The success of these earlier Labs demonstrated the power of the model to tackle diverse, complex local government challenges. They proved the value of real-world testing, stakeholder collaboration, and iterative learning in developing effective, community-centred solutions.
Important lessons
The City of Casey’s commitment to the Living Lab model offers several takeaways:
- Embrace experimentation: Be open to trialling new ideas on a small, manageable scale. Living Labs provide a relatively low-risk environment to test innovations before wider rollout.
- Harness collaboration: Complex problems require diverse perspectives. Actively seek partnerships with industry, academia, research institutions, community groups, and residents.

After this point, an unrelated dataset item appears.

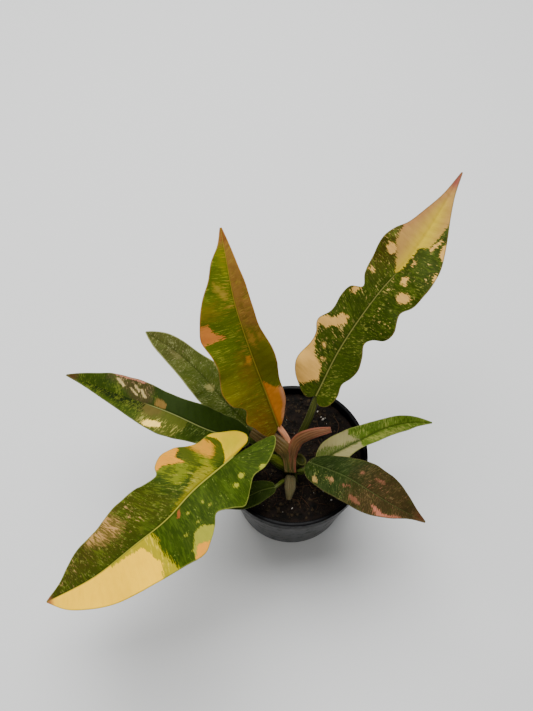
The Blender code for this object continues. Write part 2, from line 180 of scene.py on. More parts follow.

- Centre the community: Involve end-users and the broader community throughout the process – from identifying priorities to participating in trials and evaluating solutions. This ensures relevance and builds buy-in.
- Learn iteratively: View trials, even unsuccessful ones, as learning opportunities. Collect data, evaluate honestly, and adapt your approach based on real-world evidence.
- Connect to strategy: Ensure Living Lab activities align with broader Council goals and strategic plans to maximise impact and justify investment.
As climate change impacts intensify, local governments need dynamic, adaptive, and collaborative approaches. The City of Casey’s Climate Action Living Lab exemplifies how the Living Lab model can be a powerful tool to cultivate local solutions, engage the community, and accelerate progress towards a more sustainable and resilient future. Its journey, including the evolving project trials, offers a valuable case study for councils nationwide seeking to turn climate ambition into tangible action.